Brown, raving about Hayes’ ability says, if things line up the way they should, “He has all the tools to get to the NFL. He’s very teachable. You give him a directive and he’ll execute it. He’s also a fast learner.”
Hayes officially committed to the University of Pittsburgh and will be sure to find playing time with the Panthers. He will most likely see the field early in his college career.
COURTESY: PITT LIVEWIRE
Sean McCaskill is founder of Dream Chaser 5 (DC5) which develops middle and high school athletes dreaming about becoming the next 5-star defensive back. McCaskill trains those who aspire to become successful in the secondary but has “…never had the pleasure of working” with Hayes. However, as an ardent scout of talent, he has watched Hayes develop and shared favorable remarks about his character.
“So many athletes love the lifestyle, but [Hayes] learned to embrace the process to becoming great,” McCaskill said. “It’s extremely difficult to bet against a player like him, because he’s willing to do those things that everyone is not willing to do. He’s about to be coached by arguably the best D-Line coach in college football, Coach Charlie Partridge at Pitt.”
Hayes was “thrilled and pleasantly surprised” about becoming the 2019 Golden Sky Media “Golden Player of the Year,” saying, “I’m very happy about it! This is something new and I’m glad to be apart of this and happy to be the player of the year.”

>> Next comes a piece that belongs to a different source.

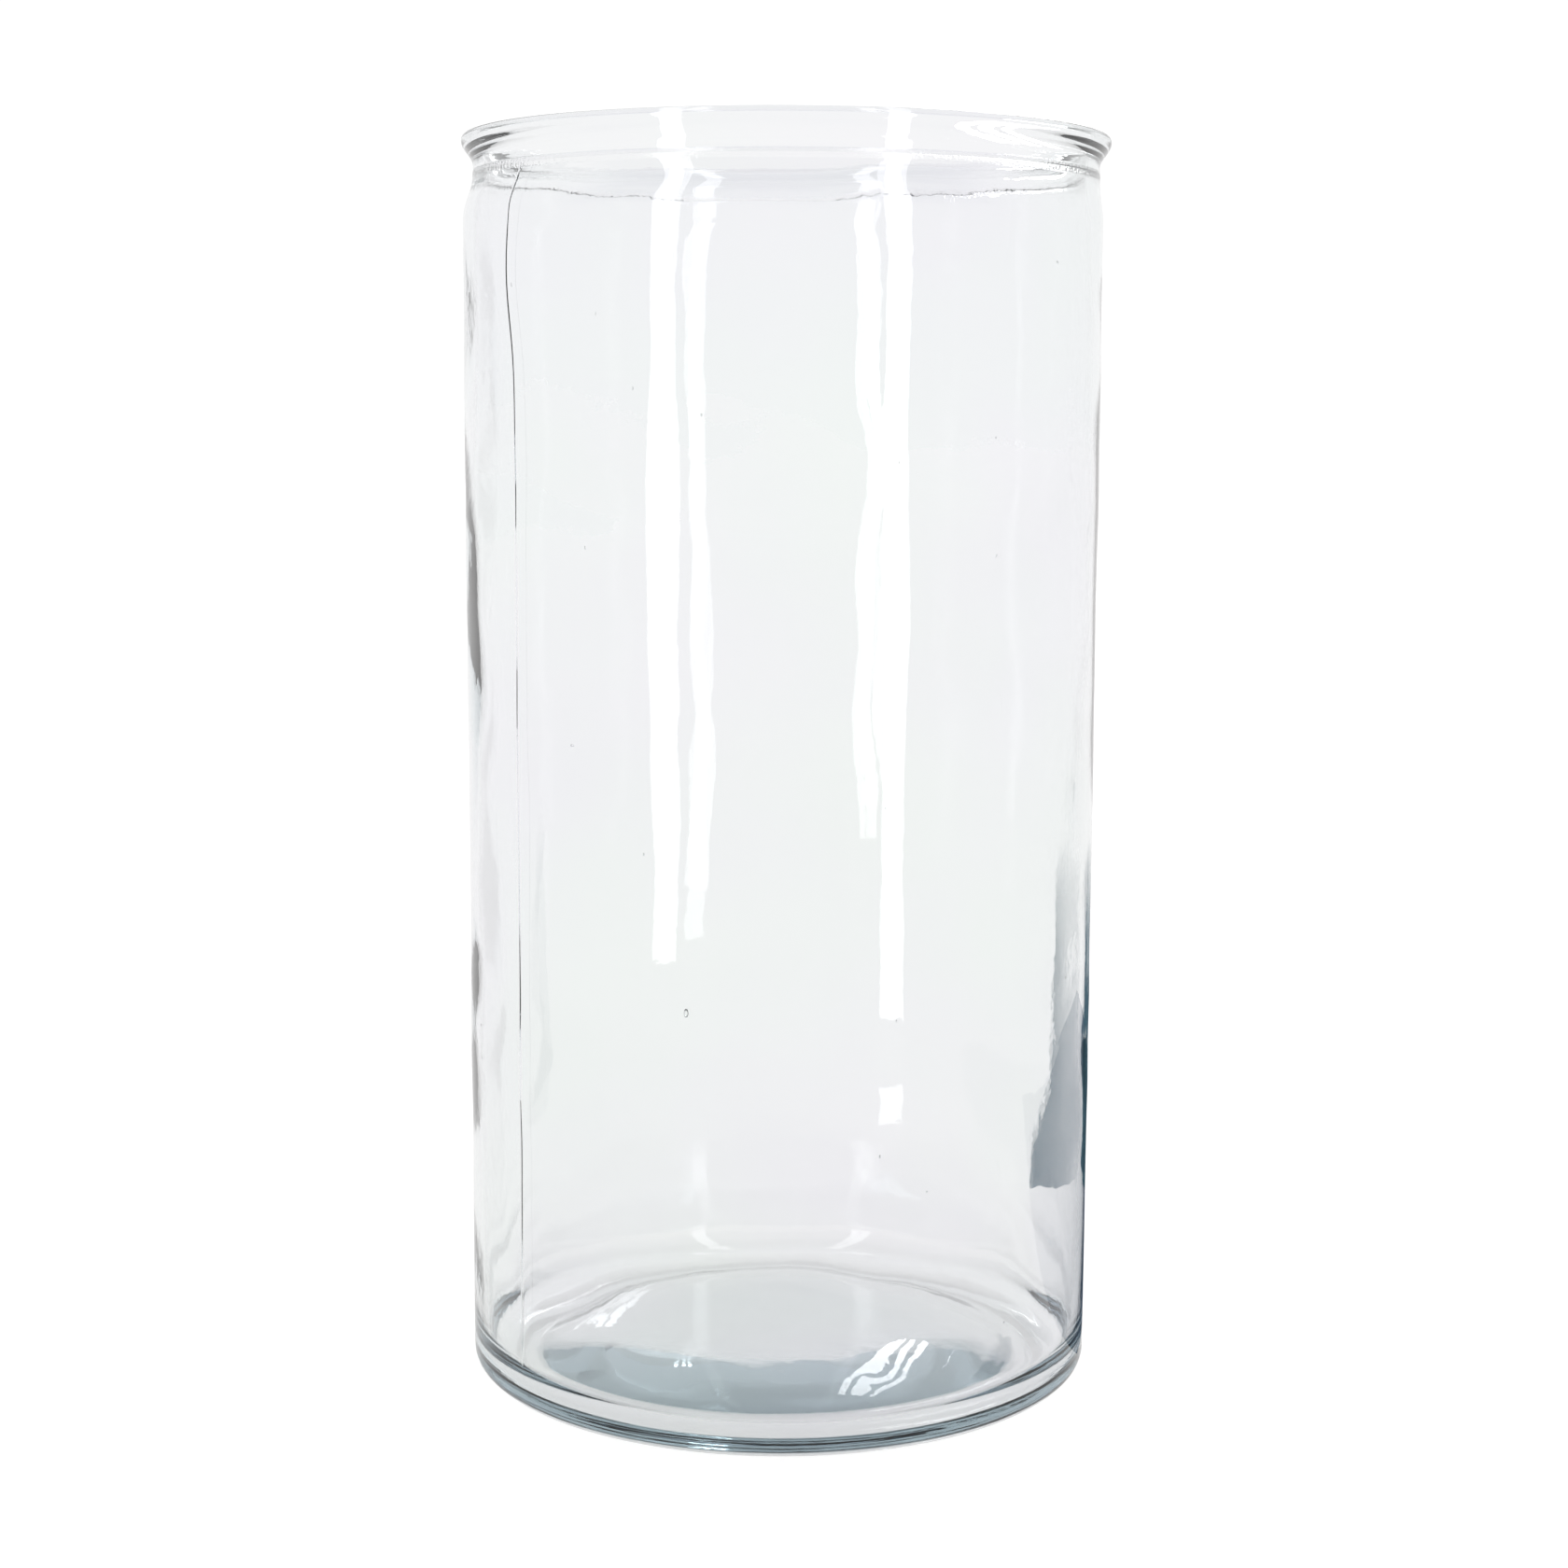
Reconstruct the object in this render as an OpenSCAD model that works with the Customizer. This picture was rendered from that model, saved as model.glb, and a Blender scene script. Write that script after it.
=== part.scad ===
// Moulded glass cylinder vase: straight wall, flared lip on a short drawn-in neck,
// floor thickest in the middle, rounded heel, standing on a contact ring round a shallow recess.
// Millimetres, +Z up, origin at the centre of the contact ring, on the surface it stands on.
// The real vase is one piece of glass. Its three nodes are the regions that the mould's own
// parts form, and they meet face to face: lip_ring, wall and base.

/* [Body] */
// Outside diameter of the straight wall
body_d = 200; // [150:5:260]
// Height from the contact ring to the top of the lip
height = 395; // [280:5:500]
// Thickness of the glass in the wall and the neck
wall_t = 4; // [3:0.5:6]

/* [Lip and neck] */
// How far the flared lip stands out past the wall
lip_overhang = 1.2; // [0.8:0.2:3]
// Height over which the neck flares out into the lip
flare_h = 9; // [6:0.5:10]
// How far the inside of the neck opens over that height
inner_flare = 1.5; // [0.5:0.5:1.5]
// Round of the lip's outer edge
lip_round_r = 1.8; // [1:0.1:2]
// Round of the lip's inner edge
lip_edge_r = 1.6; // [1:0.1:1.8]
// Height of the neck and lip above the mould line
finish_h = 12; // [12:0.5:16]
// How far the neck is drawn in from the wall
neck_inset = 2.3; // [1.8:0.1:3]

/* [Shoulder] */
// Height over which the wall's outside rounds in to the mould line
shoulder_h = 14; // [8:1:24]
// Height over which the wall's inside rounds in to the neck
inner_shoulder_h = 14; // [8:1:24]
// Width of the ledge that the mould line leaves round the neck
ledge_w = 0.4; // [0.2:0.1:1]

/* [Mould marks] */
// Radius of the bead along the mould line under the neck
parting_bead_r = 0.3; // [0.2:0.1:0.6]
// Radius of the two upright seam ridges
seam_ridge_r = 0.6; // [0.3:0.1:1]
// How far the seam ridges stand proud of the wall
seam_proud = 0.2; // [0.1:0.05:0.3]
// Length over which each seam ridge has faded out at the shoulder and the base
seam_fade = 3; // [1:1:20]
// Direction of the plane through both seams, counted from +X
seam_angle = 38; // [0:1:179]

/* [Base] */
// Thickness of the floor in the valley round its raised middle
floor_t = 5; // [4:0.5:8]
// How much thicker the middle of the floor is than the valley
floor_rise = 8; // [4:0.5:10]
// Radius of the flat middle of the floor
floor_flat_r = 30; // [10:1:35]
// Width of the valley, out to the round that leads up to the wall
valley_w = 3; // [1:0.5:5]
// Round between the floor and the wall, inside
fillet_r = 15; // [12:1:20]
// Round of the heel, outside
heel_r = 7; // [5:0.5:9]
// Slope of the underside between the contact ring and the heel, in degrees
heel_slope = 8; // [7:1:12]
// Height at which that slope runs into the round of the heel
heel_lift = 2; // [1:0.5:3]
// Width of the contact ring
contact_w = 7; // [5:1:12]
// Depth of the recess inside the contact ring
recess_h = 0.4; // [0.2:0.1:1]

/* [Hidden] */
$fn = 180;
glass_colour = [0.82, 0.91, 0.90, 0.5];
overshoot = 1;                               // how far a cut runs past the face that it opens
body_r = body_d / 2;
bore_r = body_r - wall_t;                    // inside of the straight wall
neck_r = body_r - neck_inset;                // outside of the neck
mouth_r = neck_r - wall_t;                   // inside of the neck and the lip
lip_r = body_r + lip_overhang;
lip_mouth_r = mouth_r + inner_flare;         // inside of the lip at its top
flare_z = height - flare_h;
parting_z = height - finish_h;               // mould line, where lip_ring meets wall
ledge_r = neck_r + ledge_w;                  // outside of the wall at the mould line
shoulder_z = parting_z - shoulder_h;
heel_x = body_r - heel_r;                    // centre of the heel round
heel_z = heel_lift + heel_r * cos(heel_slope);
heel_end_x = heel_x + heel_r * sin(heel_slope);
contact_r = heel_end_x - heel_lift / tan(heel_slope);   // outer edge of the contact ring
recess_r = contact_r - contact_w;
fillet_x = bore_r - fillet_r;                // where the round of the floor begins
base_top_z = floor_t + fillet_r;             // where base meets wall
rise_r = fillet_x - valley_w;                // where the floor begins to rise
rise_arc_r = arc_radius(rise_r - floor_flat_r, floor_rise);
floor_top_z = floor_t + floor_rise;

// Radius of the arc that falls away by drop over the length of half its chord
function arc_radius(half_chord, drop) = (half_chord * half_chord + drop * drop) / (2 * drop);

// A round at (x, z) in a half-section
module round_at(x, z, r) {
    translate([x, z]) circle(r);
}

// Filled half-section from the axis out to x1, between two heights
module band(x1, z0, z1) {
    translate([0, z0]) square([x1, z1 - z0]);
}

// Filled half-section out to r that rounds in to top_r over the last rise of its height
module shouldered_band(r, top_r, z0, z1, rise) {
    arc_r = arc_radius(rise, r - top_r);
    band(r, z0, z1 - rise);
    intersection() {
        band(r, z1 - rise, z1);
        union() {
            band(r - arc_r, z1 - rise, z1);
            round_at(r - arc_r, z1 - rise, arc_r);
        }
    }
}

// Lip that flares out from a straight neck, with a round along each edge of its flat top
module lip_profile() {
    outer_round = [lip_r - lip_round_r, height - lip_round_r];
    inner_round = [lip_mouth_r + lip_edge_r, height - lip_edge_r];
    round_at(outer_round.x, outer_round.y, lip_round_r);
    round_at(inner_round.x, inner_round.y, lip_edge_r);
    polygon([
        [mouth_r, parting_z], [neck_r, parting_z], [neck_r, flare_z], [lip_r, outer_round.y],
        [outer_round.x, height], [inner_round.x, height], [lip_mouth_r, inner_round.y], [mouth_r, flare_z]
    ]);
}

// Wall with its shoulder and the bead along the mould line
module wall_profile() {
    difference() {
        union() {
            shouldered_band(body_r, ledge_r, base_top_z, parting_z, shoulder_h);
            round_at(ledge_r + parting_bead_r / 2, parting_z - parting_bead_r, parting_bead_r);
        }
        band(bore_r, base_top_z - overshoot, base_top_z + overshoot);
        shouldered_band(bore_r, mouth_r, base_top_z, parting_z, inner_shoulder_h);
        band(mouth_r, parting_z - overshoot, parting_z + overshoot);
    }
}

// Outside of the base: recess, contact ring, the slope up from it and the heel round
module base_outside_profile() {
    difference() {
        union() {
            polygon([[0, 0], [contact_r, 0], [heel_end_x, heel_lift], [heel_x, heel_z], [0, heel_z]]);
            round_at(heel_x, heel_z, heel_r);
            band(body_r, heel_z, base_top_z);
        }
        band(recess_r, -overshoot, recess_h);
    }
}

// Hollow over the floor, with its round out to the wall
module base_hollow_profile() {
    band(fillet_x, floor_t, base_top_z + overshoot);
    intersection() {
        round_at(fillet_x, base_top_z, fillet_r);
        band(bore_r, floor_t, base_top_z + overshoot);
    }
}

// Raised middle of the floor, flat on top and rounding down into the valley
module floor_rise_profile() {
    band(floor_flat_r, recess_h + overshoot, floor_top_z);
    intersection() {
        round_at(floor_flat_r, floor_top_z - rise_arc_r, rise_arc_r, $fn = 720);
        band(rise_r, recess_h + overshoot, floor_top_z);
    }
}

module base_profile() {
    difference() {
        base_outside_profile();
        base_hollow_profile();
    }
    floor_rise_profile();
}

// One upright seam ridge, proud of the straight wall from just over the base to just under the shoulder
module seam_ridge() {
    translate([body_r + seam_proud - seam_ridge_r, 0, base_top_z + seam_fade])
        cylinder(h = shoulder_z - base_top_z - 2 * seam_fade, r = seam_ridge_r, $fn = 24);
}

module lip_ring() {
    color(glass_colour) rotate_extrude() lip_profile();
}

module wall() {
    color(glass_colour) {
        rotate_extrude() wall_profile();
        for (side = [0, 180])
            rotate([0, 0, seam_angle + side]) seam_ridge();
    }
}

module base() {
    color(glass_colour) rotate_extrude() base_profile();
}

lip_ring();
wall();
base();
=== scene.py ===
"""Clear moulded-glass cylinder vase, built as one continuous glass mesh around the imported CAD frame."""

import math

import bpy
import numpy as np
from mathutils import Matrix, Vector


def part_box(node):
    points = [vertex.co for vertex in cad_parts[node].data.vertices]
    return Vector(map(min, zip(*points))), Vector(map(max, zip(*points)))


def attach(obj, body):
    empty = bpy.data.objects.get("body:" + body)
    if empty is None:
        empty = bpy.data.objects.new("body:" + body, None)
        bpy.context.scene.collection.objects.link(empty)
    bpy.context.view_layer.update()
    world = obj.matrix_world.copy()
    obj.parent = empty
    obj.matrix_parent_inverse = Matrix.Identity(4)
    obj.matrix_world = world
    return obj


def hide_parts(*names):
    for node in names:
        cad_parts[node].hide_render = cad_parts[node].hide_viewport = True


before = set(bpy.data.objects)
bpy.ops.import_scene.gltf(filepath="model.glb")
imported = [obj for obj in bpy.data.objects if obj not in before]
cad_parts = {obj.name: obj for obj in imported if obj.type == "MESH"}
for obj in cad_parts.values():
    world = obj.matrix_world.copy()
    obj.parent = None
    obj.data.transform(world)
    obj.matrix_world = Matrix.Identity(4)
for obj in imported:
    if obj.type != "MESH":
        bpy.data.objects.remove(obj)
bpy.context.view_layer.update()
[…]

Not making this accolade about himself, he has advice for younger players who are watching him and coming through the ranks themselves, “You can do anything you put your mind to. It doesn’t matter where you go to school because everyone told me I couldn’t do what I’m doing now,” Hayes said. “I just got on my grind and accomplished some of my goals and that was getting scholarships to schools and my favorite one [Pitt], too.”
Hayes is an honor-roll student first, a blue-chip player second and now the recipient of the inaugural “Golden Player of the Year” award, granted by Golden Sky Media.